The numbers (1042 sent and 498 received) I quoted in the first post DID include delivery notification.

When that same message (Subject: Test Body: Test message) was sent to me my phone received 745 bytes and sent 185 bytes.

The data was captured by turning "Cellular Data" Off so that WiFi would be used. And then the data was captured real time with tshark (command line version of wireshark) and then analyzed with wireshark the (graphical version).

Finally the last thing I want to try is an MMS. Hopefully will get a chance today or tomorrow.
 

jman240

macrumors 6502a
May 26, 2009
806
253
Very nice.
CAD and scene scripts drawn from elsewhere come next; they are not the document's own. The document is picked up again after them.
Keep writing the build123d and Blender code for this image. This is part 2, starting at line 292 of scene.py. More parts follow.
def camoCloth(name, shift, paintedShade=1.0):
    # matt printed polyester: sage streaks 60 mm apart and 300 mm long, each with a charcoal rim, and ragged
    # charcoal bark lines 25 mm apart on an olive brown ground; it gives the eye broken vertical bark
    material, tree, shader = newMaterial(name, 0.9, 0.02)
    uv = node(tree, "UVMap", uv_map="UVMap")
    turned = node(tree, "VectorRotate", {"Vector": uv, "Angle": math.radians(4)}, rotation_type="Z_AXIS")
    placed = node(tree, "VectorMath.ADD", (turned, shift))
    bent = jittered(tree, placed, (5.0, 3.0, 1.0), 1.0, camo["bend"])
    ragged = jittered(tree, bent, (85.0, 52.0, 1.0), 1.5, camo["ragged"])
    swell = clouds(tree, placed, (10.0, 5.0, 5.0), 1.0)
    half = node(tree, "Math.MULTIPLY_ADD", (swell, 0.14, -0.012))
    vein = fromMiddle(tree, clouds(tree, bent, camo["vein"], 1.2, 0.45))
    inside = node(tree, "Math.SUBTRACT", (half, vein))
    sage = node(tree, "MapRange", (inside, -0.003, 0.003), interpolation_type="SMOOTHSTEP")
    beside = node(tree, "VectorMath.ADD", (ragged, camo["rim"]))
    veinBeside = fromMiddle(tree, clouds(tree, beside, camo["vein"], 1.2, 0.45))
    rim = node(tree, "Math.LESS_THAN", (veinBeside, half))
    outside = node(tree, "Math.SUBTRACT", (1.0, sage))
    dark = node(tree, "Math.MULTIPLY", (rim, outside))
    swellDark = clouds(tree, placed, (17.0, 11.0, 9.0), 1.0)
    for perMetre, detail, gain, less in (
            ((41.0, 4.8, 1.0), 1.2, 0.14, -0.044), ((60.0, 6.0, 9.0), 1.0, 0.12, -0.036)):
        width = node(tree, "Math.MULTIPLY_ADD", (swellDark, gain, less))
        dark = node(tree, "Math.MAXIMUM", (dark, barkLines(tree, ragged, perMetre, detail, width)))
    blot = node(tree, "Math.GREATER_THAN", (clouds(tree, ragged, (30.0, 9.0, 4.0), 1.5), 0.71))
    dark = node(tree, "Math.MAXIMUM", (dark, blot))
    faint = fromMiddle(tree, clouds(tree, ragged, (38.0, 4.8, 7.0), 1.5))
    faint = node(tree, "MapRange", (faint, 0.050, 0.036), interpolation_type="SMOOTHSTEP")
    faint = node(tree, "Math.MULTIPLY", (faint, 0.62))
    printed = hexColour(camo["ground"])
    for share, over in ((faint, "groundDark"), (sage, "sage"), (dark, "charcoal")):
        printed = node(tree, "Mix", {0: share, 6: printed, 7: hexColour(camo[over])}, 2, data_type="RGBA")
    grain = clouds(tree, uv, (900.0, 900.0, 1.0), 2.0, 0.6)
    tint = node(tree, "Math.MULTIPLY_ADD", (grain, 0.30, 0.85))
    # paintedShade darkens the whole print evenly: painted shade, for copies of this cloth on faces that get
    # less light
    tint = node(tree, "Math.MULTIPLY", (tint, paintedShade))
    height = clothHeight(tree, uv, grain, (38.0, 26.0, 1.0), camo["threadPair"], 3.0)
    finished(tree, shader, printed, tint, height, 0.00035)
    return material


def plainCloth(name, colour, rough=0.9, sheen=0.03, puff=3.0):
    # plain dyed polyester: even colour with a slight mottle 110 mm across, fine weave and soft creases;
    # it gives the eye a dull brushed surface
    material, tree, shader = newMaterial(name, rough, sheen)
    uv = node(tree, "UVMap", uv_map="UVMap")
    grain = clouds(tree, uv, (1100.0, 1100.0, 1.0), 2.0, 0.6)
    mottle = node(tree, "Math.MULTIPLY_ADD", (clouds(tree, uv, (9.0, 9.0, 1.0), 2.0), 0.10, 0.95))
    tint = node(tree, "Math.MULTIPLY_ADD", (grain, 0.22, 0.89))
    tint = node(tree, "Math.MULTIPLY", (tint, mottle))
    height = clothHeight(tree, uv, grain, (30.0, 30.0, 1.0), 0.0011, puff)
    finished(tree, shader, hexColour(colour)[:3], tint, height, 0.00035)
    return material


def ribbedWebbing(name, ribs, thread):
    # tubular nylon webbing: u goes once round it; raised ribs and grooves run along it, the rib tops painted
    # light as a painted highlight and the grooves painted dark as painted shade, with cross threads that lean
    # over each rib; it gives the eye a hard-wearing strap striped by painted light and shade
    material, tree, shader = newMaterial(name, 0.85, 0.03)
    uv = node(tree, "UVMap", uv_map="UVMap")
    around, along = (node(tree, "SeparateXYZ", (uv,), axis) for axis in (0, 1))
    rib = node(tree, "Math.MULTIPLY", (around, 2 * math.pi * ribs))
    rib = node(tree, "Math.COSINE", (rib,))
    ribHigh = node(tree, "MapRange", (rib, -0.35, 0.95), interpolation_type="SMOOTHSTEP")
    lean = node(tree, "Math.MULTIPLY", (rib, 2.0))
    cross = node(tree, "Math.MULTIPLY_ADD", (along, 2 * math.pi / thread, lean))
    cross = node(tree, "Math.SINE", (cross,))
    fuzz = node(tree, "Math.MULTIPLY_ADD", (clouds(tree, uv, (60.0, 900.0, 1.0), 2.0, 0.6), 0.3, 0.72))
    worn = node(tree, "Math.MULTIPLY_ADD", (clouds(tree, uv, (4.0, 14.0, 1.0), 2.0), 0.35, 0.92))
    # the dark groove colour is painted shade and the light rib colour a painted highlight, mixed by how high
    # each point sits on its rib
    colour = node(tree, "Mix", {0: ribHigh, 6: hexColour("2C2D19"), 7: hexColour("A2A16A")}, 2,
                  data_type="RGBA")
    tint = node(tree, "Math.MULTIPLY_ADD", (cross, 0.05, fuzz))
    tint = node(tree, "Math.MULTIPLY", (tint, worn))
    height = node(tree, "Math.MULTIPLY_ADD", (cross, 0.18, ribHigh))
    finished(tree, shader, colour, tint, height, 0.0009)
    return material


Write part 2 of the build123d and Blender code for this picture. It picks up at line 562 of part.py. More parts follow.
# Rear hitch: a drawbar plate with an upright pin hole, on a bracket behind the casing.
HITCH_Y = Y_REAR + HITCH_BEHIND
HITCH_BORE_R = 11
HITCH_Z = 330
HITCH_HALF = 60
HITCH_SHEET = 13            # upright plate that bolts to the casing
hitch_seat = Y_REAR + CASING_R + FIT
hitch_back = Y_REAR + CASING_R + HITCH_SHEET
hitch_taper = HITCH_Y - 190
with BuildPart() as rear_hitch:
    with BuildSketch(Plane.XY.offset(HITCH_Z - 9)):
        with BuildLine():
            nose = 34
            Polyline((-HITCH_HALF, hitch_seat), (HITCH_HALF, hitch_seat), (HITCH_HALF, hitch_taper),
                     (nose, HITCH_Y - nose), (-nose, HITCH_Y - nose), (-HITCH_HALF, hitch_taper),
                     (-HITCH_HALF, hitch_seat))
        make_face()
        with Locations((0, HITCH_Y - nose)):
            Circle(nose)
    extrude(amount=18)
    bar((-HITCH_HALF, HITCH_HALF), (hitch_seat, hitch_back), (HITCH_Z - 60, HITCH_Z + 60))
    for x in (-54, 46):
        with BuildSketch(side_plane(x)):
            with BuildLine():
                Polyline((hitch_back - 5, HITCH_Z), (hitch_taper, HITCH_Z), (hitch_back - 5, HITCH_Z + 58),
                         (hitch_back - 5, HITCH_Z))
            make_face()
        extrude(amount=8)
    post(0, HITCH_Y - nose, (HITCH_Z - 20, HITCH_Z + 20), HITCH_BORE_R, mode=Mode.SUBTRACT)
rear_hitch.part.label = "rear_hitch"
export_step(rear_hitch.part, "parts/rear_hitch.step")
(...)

I was debating this with a friend the other day.

If anyone still doesn't understand this he used a nifty little utility that monitors your network traffic to see how much data an iMessage used.

Result: very very very little.

That's good news for anyone on a limited data plan and great news for people wanting to kill their texting plans.

Since he used bytes you have the initial message using 1024 bytes or roughly 1kB (kilo-byte) and each subsequent message using much less than that. A megabyte is one million bytes or 1000 kilobytes. Worst case scenario you can send 1000 iMessage messages per megabyte. If you're on the 2gb plan that's 1,000,000 iMessages a month. I don't even think that's possible for a teenager nowadays.